We've gotten to know the three main characters for an hour and so we care about them and when they decide it's a good idea to let a strange man tow their car 3923903490243902 miles away from civilization we want to scream at them not to go. Of course they don't listen to us and soon they're cut off from the rest of the world trapped on this man's property and very bad things start to happen. When I first heard about 'Wolf Creek" I thought it might be a werewolf movie. Allow me to spoil something again. It's not. It's purely psycho killer mayhem, and the torture scenes are well done, at least from my estimation. The look a little too real for comfort. Someone is nailed to a cross, someone is hung by her wrists and slashed with a knife while she screams and her captor calls her a cunt, someone's spine is severed, leaving her alive and aware but completely paralyzed, someone is shot in the head, someone else is shot in the back and then in the head. It's all very mean spirited and nasty just like I would expect from a good little grindhouse baby, and these scenes bothered me in all the right ways and thus the movie impressed me for having the balls to go all the way with the violence and not care about plot conventions or letting people live just because the audience was rooting for the characters.

I love how every psycho killer is also psychic and can therefore know which car someone is going to climb into for escape and thus he can plan ahead and be in the backseat of that particular car even when there are hundreds to choose from. I love how one character says "we don't have time to look for our friend!" and then spends at least twenty minutes perusing the killer's belongings and watching videos of his victims. Way to be a winner there. Your compassion is astounding. I love how the ending of this movie is really really stupid and it expects us to think that everything in this movie happened exactly as portrayed in the film because words that scroll across the screen at the end say so. I'm not like a lot of people, these things don't ruin the experience for me, but I can totally see why someone would hate this movie for what it does wrong. I was so annoyed when the movie started insulting my intelligence that I almost turned it off, and I've heard people say that the movie was long and boring (which it is if you don't like the characters the way I did) and they weren't impressed with it because the torture was all it had going for it. I can totally see where they get that perspective, because if you don't like the main characters or you stop caring about them because they're so stupid, you're in for a l-o-o-o-o-n-g ride.

I can also see why someone would be so disturbed by this movie that they freak out. The killer isn't caught at the end, and the killings themselves are so methodical and cruel and violent and nasty that Roger Ebert famously panned the film and said that if someone you know wants to see this movie his advice was "don't know that person no more." In fact, one of my friends who is pretty suggestible and delicate wanted to watch this movie and I told her not to because I knew it would really mess her up, and she ignored my advice and watched it, and then she stopped talking to me for a month because she said she needed time away from me and my "horror movie obsession." Bitch listened to Ebert.
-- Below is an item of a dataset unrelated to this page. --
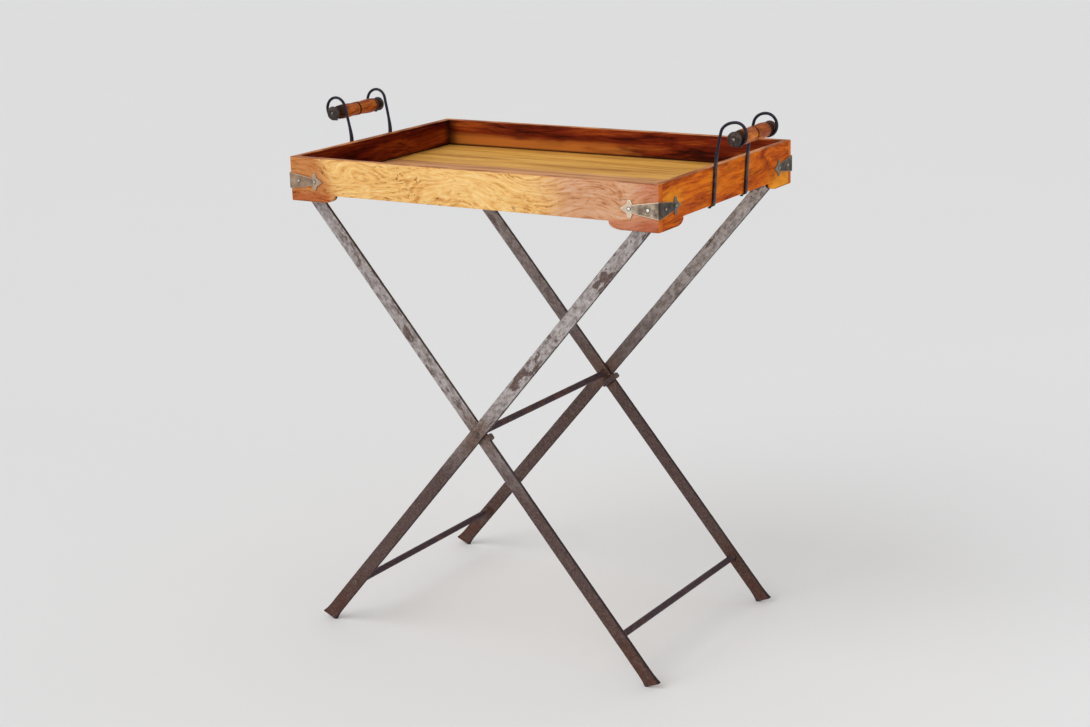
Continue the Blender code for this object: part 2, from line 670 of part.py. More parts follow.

This movie doesn't hold back, and while it doesn't have a whole lot more to offer other than grueling torture scenes, I say, so fucking what? So what if I LIKE watching torture scenes when they're done well? I know it's not for everyone and that's fine, but where did this stigma come from that there's something wrong with me because I have different tastes? I understand differing opinions but if a movie is so sickening to watch that it can split up friendships... wow, that's pretty cool, isn't it? I mean, that shows what power the movie has, what power the scenes have, and even though I wish the filmmakers had used that power to make the REST of the movie as intriguing and worth watching as the torture scenes, hey, I'm glad I got to see something that powerful firsthand. I recommend you watch it, but don't go in blind, know what you're in for, know the bad and the good, and then see if it intrigues you as much as it does me.